Krugman will have to come up with something much better, I think, to cause many others to share his pessimism.
And then yesterday, Power Line had the nerve to publish this:
Paul Krugman has won the Nobel Prize in economics. In the 1980s and early 1990s, I read plenty of what Krugman had to say about economics. It struck me as first-rate. In fact, Krugman’s reputation as an exceptional economist is what caused me to read him in the first place. I’m in no position to judge whether Krugman’s work from that era merits a Nobel Prize, but I suspect it makes him a colorable choice.

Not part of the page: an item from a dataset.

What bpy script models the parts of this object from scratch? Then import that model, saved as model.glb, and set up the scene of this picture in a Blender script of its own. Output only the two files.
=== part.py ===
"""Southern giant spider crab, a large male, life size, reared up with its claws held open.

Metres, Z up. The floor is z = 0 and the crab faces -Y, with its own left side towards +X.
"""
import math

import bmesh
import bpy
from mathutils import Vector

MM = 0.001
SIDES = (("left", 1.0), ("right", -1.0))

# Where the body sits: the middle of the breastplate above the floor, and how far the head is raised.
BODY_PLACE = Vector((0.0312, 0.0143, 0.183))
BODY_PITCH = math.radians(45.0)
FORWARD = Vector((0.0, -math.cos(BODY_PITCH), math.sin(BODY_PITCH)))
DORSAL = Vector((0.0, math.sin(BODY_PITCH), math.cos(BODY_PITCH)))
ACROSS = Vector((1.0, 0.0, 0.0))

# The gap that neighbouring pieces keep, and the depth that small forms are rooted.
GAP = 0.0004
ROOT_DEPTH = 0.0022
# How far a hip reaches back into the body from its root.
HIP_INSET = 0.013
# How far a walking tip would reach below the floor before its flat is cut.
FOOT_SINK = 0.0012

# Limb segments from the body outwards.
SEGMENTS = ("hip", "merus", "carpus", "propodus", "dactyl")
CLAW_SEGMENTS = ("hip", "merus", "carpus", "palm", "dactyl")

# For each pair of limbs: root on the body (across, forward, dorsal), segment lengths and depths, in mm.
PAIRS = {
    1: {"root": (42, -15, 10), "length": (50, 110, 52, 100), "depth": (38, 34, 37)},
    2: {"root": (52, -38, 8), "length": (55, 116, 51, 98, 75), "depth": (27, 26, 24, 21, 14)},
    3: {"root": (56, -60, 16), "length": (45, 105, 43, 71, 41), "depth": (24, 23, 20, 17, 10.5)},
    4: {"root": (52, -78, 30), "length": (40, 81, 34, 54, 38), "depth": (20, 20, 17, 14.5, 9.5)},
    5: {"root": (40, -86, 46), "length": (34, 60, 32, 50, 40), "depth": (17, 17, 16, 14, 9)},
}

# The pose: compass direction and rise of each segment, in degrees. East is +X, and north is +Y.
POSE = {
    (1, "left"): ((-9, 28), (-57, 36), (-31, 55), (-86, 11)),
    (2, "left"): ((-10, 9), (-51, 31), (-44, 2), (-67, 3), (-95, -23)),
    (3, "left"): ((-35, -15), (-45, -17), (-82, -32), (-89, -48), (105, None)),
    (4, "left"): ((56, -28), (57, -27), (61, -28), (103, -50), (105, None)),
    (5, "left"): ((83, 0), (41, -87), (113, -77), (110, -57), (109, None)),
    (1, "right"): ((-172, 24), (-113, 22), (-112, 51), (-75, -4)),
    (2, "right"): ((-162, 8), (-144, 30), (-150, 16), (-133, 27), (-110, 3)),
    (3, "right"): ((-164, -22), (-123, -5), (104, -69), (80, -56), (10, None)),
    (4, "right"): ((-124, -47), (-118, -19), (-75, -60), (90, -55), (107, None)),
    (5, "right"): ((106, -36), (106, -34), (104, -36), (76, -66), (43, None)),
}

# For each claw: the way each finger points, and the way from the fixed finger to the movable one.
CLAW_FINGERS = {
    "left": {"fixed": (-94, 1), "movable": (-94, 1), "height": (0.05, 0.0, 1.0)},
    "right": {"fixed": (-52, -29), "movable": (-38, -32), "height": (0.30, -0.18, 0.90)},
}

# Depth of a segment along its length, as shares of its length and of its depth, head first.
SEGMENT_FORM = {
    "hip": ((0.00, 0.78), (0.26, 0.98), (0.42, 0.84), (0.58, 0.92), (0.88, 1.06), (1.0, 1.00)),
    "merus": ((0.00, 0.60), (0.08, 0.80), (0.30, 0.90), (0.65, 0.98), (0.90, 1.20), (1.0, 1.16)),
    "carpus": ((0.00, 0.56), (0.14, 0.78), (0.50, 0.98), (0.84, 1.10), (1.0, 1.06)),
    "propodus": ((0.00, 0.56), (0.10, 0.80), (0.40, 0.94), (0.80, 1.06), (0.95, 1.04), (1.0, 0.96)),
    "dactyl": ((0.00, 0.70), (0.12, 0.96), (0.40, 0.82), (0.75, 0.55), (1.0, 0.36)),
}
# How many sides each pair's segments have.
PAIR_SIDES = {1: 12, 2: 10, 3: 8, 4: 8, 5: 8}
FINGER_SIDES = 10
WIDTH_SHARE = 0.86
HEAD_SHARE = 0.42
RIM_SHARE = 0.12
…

Eventually, Krugman veered off into left-wing commentary (I’ve always wondered whether it was President Clinton’s decision not to make him head of the Council of Economic Advisers that pushed Krugman in these directions — punditry and hyper-leftism; he wrote somewhat bitterly about that snub at the time). The economic analysis Krugman serves up in his New York Times columns is often an embarrassment. Obviously, op-eds are not the best format for sophisticated analysis, but there is no excuse for Krugman’s persistent fudging of data and inability to distinguish economc fact from partisan desire that Donald Luskin and others have chronicled over the years.
Unfortunately, it may well be the case that Krugman won his award due at least in part to his left-wing, anti-Bush commentary. Every year, we have occasion to note the leftist bias of the Nobel awards. The prizes seem to have become, in part, a method of rewarding Bush’s harshest critics, Al Gore and Jimmy Carter for example. If there’s a chemist out there who has written an anti-Bush op-ed, there may well be a Nobel Prize in his or her future.

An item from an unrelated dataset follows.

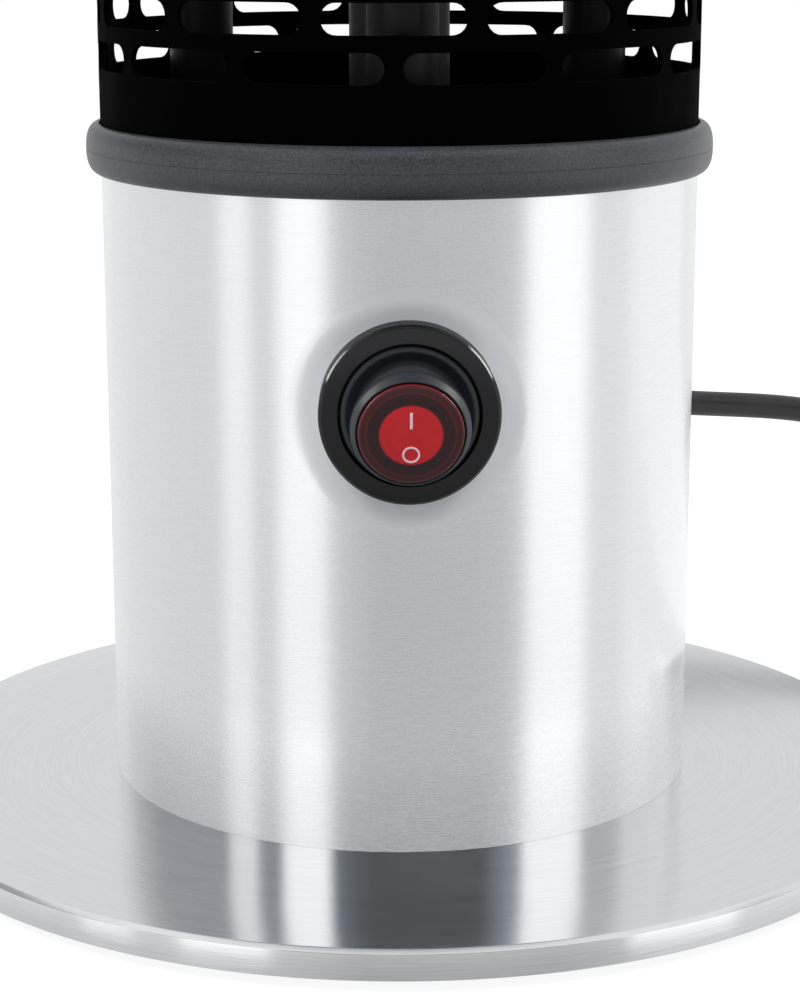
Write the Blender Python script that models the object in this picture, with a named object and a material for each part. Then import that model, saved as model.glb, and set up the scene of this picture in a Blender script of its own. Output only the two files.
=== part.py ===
# Infrared heater on a round base: a brushed housing with a rocker switch, a slotted radiator cage
# on top of it, a shallow lid, and a rubber lead that is wound up beside the base.
# Metres, +Z up. The origin is on the floor under the middle of the base, and the switch faces -Y.

import math

import bmesh
import bpy
from mathutils import Matrix, Vector
from mathutils.geometry import delaunay_2d_cdt

# Clearance between pieces that touch, and how far a cutter runs past what it cuts
GAP = 0.0003
OVERRUN = 0.002

# Base: a pressed cover over a steel weight, on rubber feet
BASE_RADIUS = 0.141
BASE_EDGE_HEIGHT = 0.0078
BASE_SKIN = 0.0012
BASE_RIM_WALL = 0.0016
BASE_BEVEL = 0.0010
BASE_CLEARANCE = 0.0032
WEIGHT_EDGE_CLEARANCE = 0.0094
WEIGHT_THICKNESS = 0.0055
WEIGHT_BEVEL = 0.0010
FOOT_COUNT = 4
FOOT_RADIUS = 0.011
FOOT_INSET = 0.022
FOOT_BEVEL = 0.0008
BOLT_COUNT = 3
BOLT_INSET = 0.018
BOLT_RADIUS = 0.0025
BOLT_CLEARANCE = 0.0005
BOLT_HEAD_RADIUS = 0.0046
BOLT_HEAD_HEIGHT = 0.0024
BOLT_PAST_FLOOR = 0.003

# Housing: a thin tube with a pressed seat for the switch in front and one for the gland behind
HOUSING_RADIUS = 0.080
HOUSING_WALL = 0.0012
HOUSING_HEIGHT = 0.1655
FLOOR_SHEET = 0.0015
FLOOR_RIM_HEIGHT = 0.012
SWITCH_SEAT_DEPTH = 0.0040
SWITCH_SEAT_FLAT_RADIUS = 0.0225
SWITCH_SEAT_EDGE_RADIUS = 0.0287
GLAND_SEAT_DEPTH = 0.0010
GLAND_SEAT_FLAT_RADIUS = 0.0132
GLAND_SEAT_EDGE_RADIUS = 0.0156

# Trim rings: a rounded skirt over the joint, with a web inside that carries the sheets
RING_OVERHANG = 0.0035
RING_HEIGHT = 0.0128
RING_WEB = 0.0030
RING_WEB_INSET = 0.0040
RING_ROUNDNESS_SHARE = 0.6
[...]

The Nobel Prize is just another example of an institution whose veneration once crossed ideological lines, but that the left has long since captured. Other such institutions include the NAACP, the New York Times, Amnesty International, and (though it was never really venerated) the American Bar Association. The left’s “long march” through these institutions has deprived them of their credibility and their status as honest brokers.
In the case of the Nobel Prize, the money must be welcome. But as honors go, a Nobel Prize in anything relating to public policy is not much more meaningful than praise from the Daily Kos.
As I mentioned before, conservatives attack journalists, PhD academics and scientists as having a liberal bias. Now add Nobel prize winners to the list. When are they going to put 2 and 2 together that perhaps the reason that these immensely intelligent and talented people prefer liberalism is simply because reality favors liberalism.


Love your last paragraph. In the words of Stephen Colbert: “Reality has a well-known liberal bias.”
You say: “…perhaps the reason that these immensely intelligent and talented people prefer liberalism is simply because reality favors liberalism.”
I would suggest a somewhat different reason, as stated by George Orwell: “There are some ideas so wrong that only a very intelligent person could believe in them.”
Actually, I would agree with you, if I thought you meant Classical Liberalism — you know; personal, economic, and political freedom, free market capitalism, etc. — John Kennedy’s philosophy, in other words.
A good case can be made that the philosophy of Classical Liberalism is responsible for the amazing world of plenty that we have today (compared to, say, 200 years ago). In that respect, reality does favor liberalism.
Classical liberalism, however, doesn’t really exist in the current Democratic party. JFK would be kicked out of today’s Democratic party, just like Joe Lieberman was.
Todays “progressives” (crypto-socialists with fascistic tendencies) are far from liberal, as the word was understood 100 years ago, and their political philosophy hasn’t been treated well by history over the last century.
So, if you’re using today’s definition of “liberal”, I’ll have to side with Orwell.